Pfft, “Free Drugs”. Yeah, a fascist, oppressive government is going to hand out free drugs to its citizens.
Nice ass. Did he sit on a grill or something?
Well, that’s convenient.
Nah, they heard the helicopter coming, stripped naked and ran through the forest to become one with nature.
Why does it have to be “in the air”? Why can’t I meet him at a coffee shop somewhere? I mean, there’s just not much to do in the air. If I’m going to be meeting Jesus, I don’t just want to float there awkwardly trying to make small talk.
o/` Rah rah 3:16, lover of the Russian queen / God sent his son so he could be bled. / Rah rah 3:16, Russia’s greatest love machine / They crucified him till he was dead.
“[C]ometh unto the Father (in heaven)”? That’s quite a long distance to ejaculate.
Wait, Bobby grew up? I thought it said earlier that he “[wouldn’t] live long”.
Jesus doesn’t have a nose, either. I guess the holier you get, the smaller your nose. That must be why God’s face is completely devoid of features.
This is one of the most baffling Tracts Jack has ever made. Though he’s constantly arguing against secularization of government, somehow he thinks that the future will be ruled by some bizarre, New Age, Mother-Goddess-worshipping fascist dictatorship that specifically oppresses people who think “Jesus is the ONLY way to heaven”. It’s… just… retarded.

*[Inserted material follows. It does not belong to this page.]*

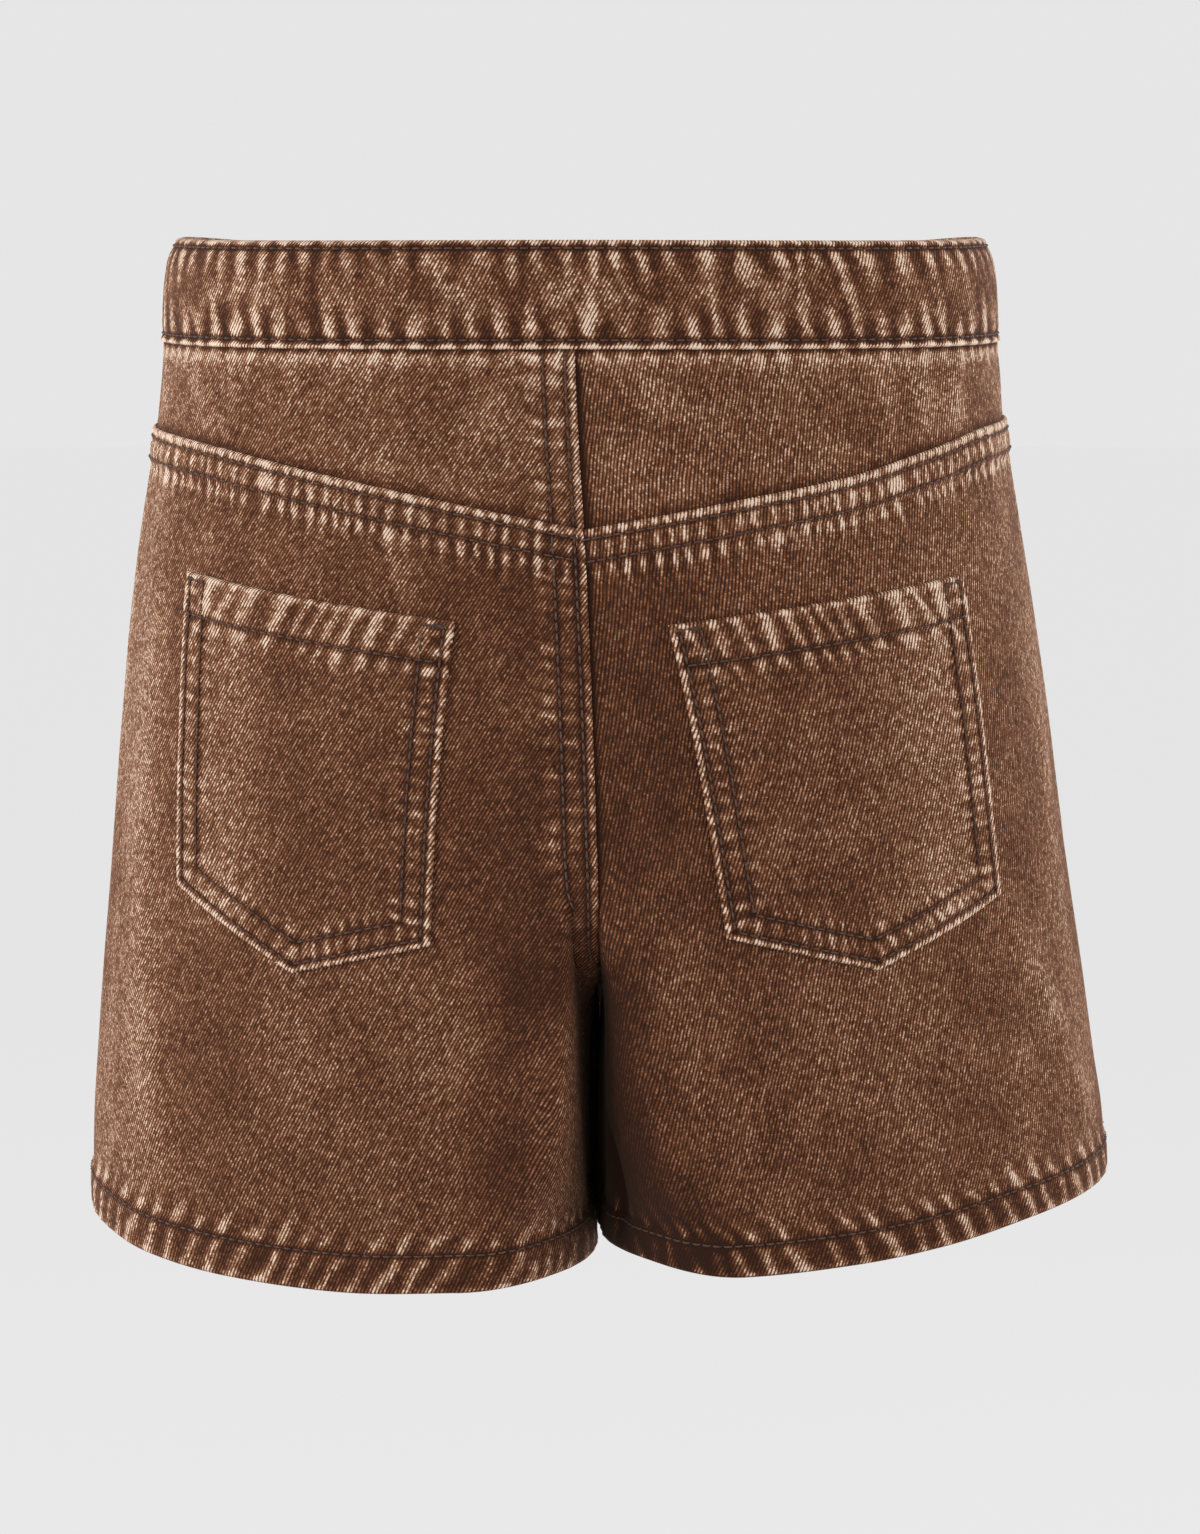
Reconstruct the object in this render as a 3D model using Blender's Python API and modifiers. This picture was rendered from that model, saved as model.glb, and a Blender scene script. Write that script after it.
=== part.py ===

Not only that, but this entire perspective is rather dangerous. There’s this fatalist “we are the last generation” bullshit — which, by the way, the last, oh, say, DOZEN FUCKING GENERATIONS have believed — that gets people to not give a shit about the future. Like, “Fuck tomorrow, man — let’s exacerbate the horrible conditions, because it means Jesus is gonna be coming! Seriously, he’s, like, just right there at the fucking door, man. Like, count to five. Right now, start counting. ‘Cause by the time you get to four, motherfucker, he’s gonna be stomping down into this place ready to take us to heaven.” It’s extraordinarily self-centered, and is at least part of the reason we have all the problems we currently do.